Three Billboards – 20th Century Fox – 2017
Martin McDonagh est un réalisateur venant du théâtre, et manie l’absurdité et les changements de ton avec virtuosité. On passe du rire aux larmes en une fraction de seconde. La colère qu’a emmagasiné Mildred ressort dans des dialogues savoureux et acerbes, démontant tour à tour la police, le prêtre de la ville, ou encore son ex-mari. Sauf qu’ici, la subtilité est dans la situation de ces personnages et non dans l’empathie que l’on a pour eux. Mildred n’est absolument pas une personne sympathique. Elle est injurieuse, n’a pour elle aucun trait positif, en témoigne sa relation avec son fils, qui plaide auprès d’elle de démonter ses panneaux car il se fait harceler à l’école. Ou encore dans sa relation avec James (Peter Dinklage), où elle lui dénie son attraction pour lui. Et pourtant sa situation fait qu’on ne peut qu’être de son coté, malgré sa colère qui s’intensifie au fur et à mesure, résultant dans des actes d’une grande violence.

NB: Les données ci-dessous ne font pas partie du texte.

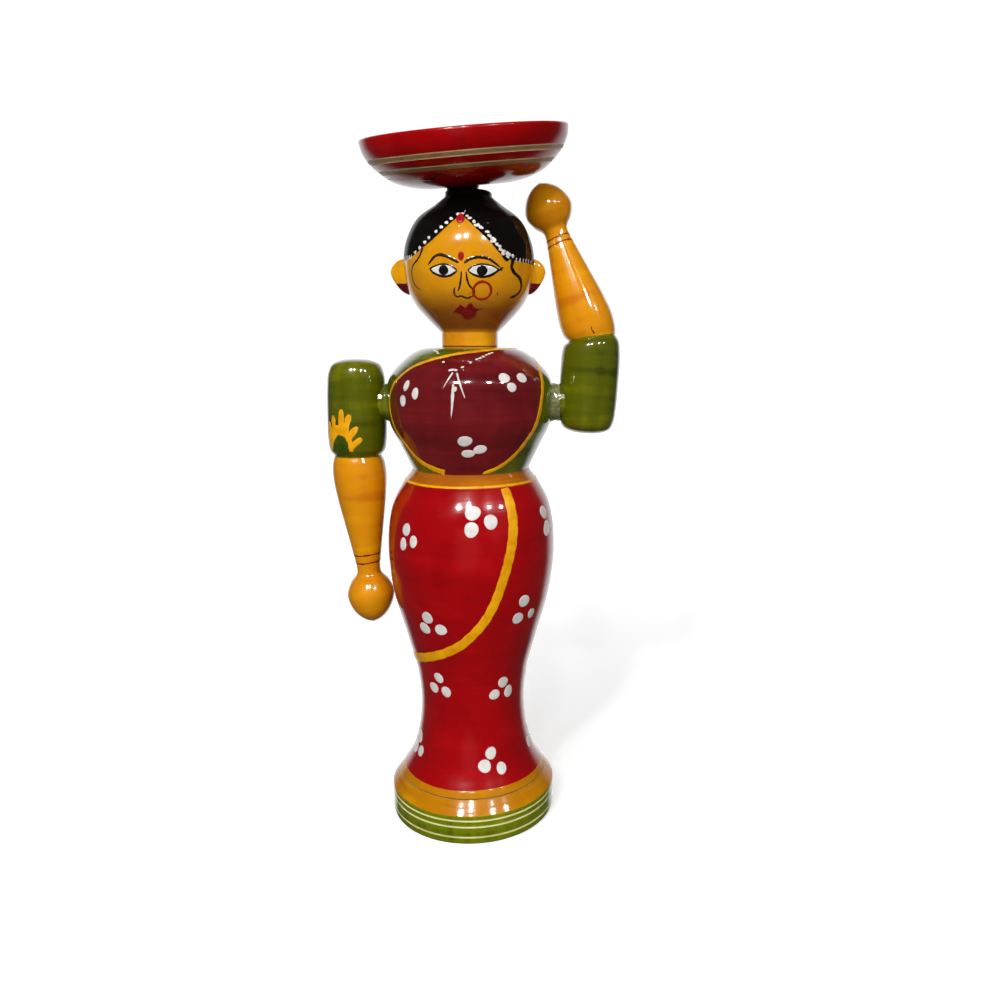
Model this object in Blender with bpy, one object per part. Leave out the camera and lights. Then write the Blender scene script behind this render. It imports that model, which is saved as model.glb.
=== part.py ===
"""Lathe-turned, lacquered wooden doll carrying a shallow dish on its head.

Metres, +Z up.  The doll stands on its base at z = 0, its turning axis is the
world Z axis and it faces -Y.  Its right arm (-X) hangs and its left arm (+X)
is raised towards the dish.  Every piece is a separate turning, held to the
next one by a round wooden peg in a blind bore.
"""
import math

import bmesh
import bpy
from mathutils import Matrix, Vector

MM = 0.001

# ---------------------------------------------------------------- dimensions
# All in millimetres.  GAP is the glue or running clearance between pieces.
GAP = 0.30
BODY_SEGMENTS = 40
LIMB_SEGMENTS = 24
PEG_SEGMENTS = 24

# Heights of the seams between the stacked turnings.
BASE_TOP = 11.6
WAIST_SEAM = 103.4
NECK_SEAM = 138.5
BUN_TOP = 181.4

# Base: a disc with a rounded lower edge, three turned grooves, sloping top.
BASE_R = 24.25
BASE_FOOT_R = 23.75
BASE_EDGE_ROUND = 1.4
BASE_SHOULDER_Z = 8.35
BASE_TOP_R = 21.5
BASE_GROOVES = (2.1, 5.1, 6.9)
GROOVE_DEPTH = 0.45
GROOVE_HALF = 0.45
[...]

Le script de Martin McDonagh est rempli de twist et ne prend aucun gant avec son audience. Est-ce une enquête et un thriller ? D’autres réalisateurs auraient mis l’accent dessus. Ici ce n’est pas le cas. Le focus est sur cette femme, sa famille et la communauté d’Ebbing (ville imaginaire), ainsi que la tragique conséquence de la disparition d’Angela. Three Billboards est aussi un grand plaidoyer sur l’absurdité de ce monde qui nous entoure. Tout le script se construit sur les conséquences des actions des personnages bourrés de défauts, ayant pour origine les panneaux publicitaires.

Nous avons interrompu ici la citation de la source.